I would like to make a few comments on Amendment 245, in the name of the noble Earl, Lord Lytton, about the results of the Historic England pilot on compensation rights. This comes under Clause 98 of the Bill, which seeks to remove compensation when a local authority has wrongly served a building preservation notice which, when it was served, prevented any additional work from progressing. We have been talking to the CLA about this, and it disagrees that this is the right way forward, as not only are there significant property rights implications but it also removes an important check on local authorities that wrongly serve building preservation notices. This can cause huge disruption and costs for the owners. We believe that compensation is key to the protection of individuals’ rights. Moreover, the many compensation provisions across the planning system are a vital part of its fairness. If mistakes happen and people suffer loss then, surely, they should be compensated. I shall not talk any further on this because I am sure that the noble Earl will go into great detail, but we appreciate his amendment. It is an important area that needs to be looked at.

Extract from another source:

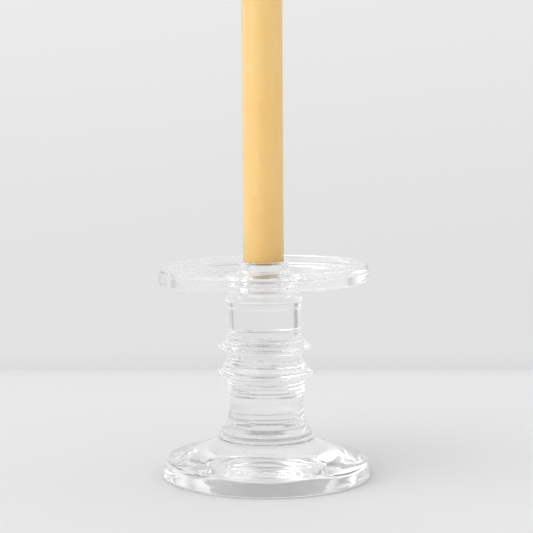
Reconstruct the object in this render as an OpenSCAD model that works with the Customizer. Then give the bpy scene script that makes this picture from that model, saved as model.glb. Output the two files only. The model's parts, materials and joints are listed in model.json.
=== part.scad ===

My noble friend Lady Andrews has also put down some important amendments on the demolition of buildings, development rights, reduction of carbon emissions and the importance of local communities’ abilities to shape local places. Currently, most buildings can be demolished without planning permission if they are not listed and not in a conservation area. These permitted development rights for demolition have already been removed for buildings such as pubs and theatres, but there is no requirement for the buildings to be run down or beyond repair for this right to apply. We have had some very helpful briefings from the Victorian Society about its concerns on these issues, and we consider that my noble friend’s amendments are very important. I hope that the Minister can support them. I beg to move.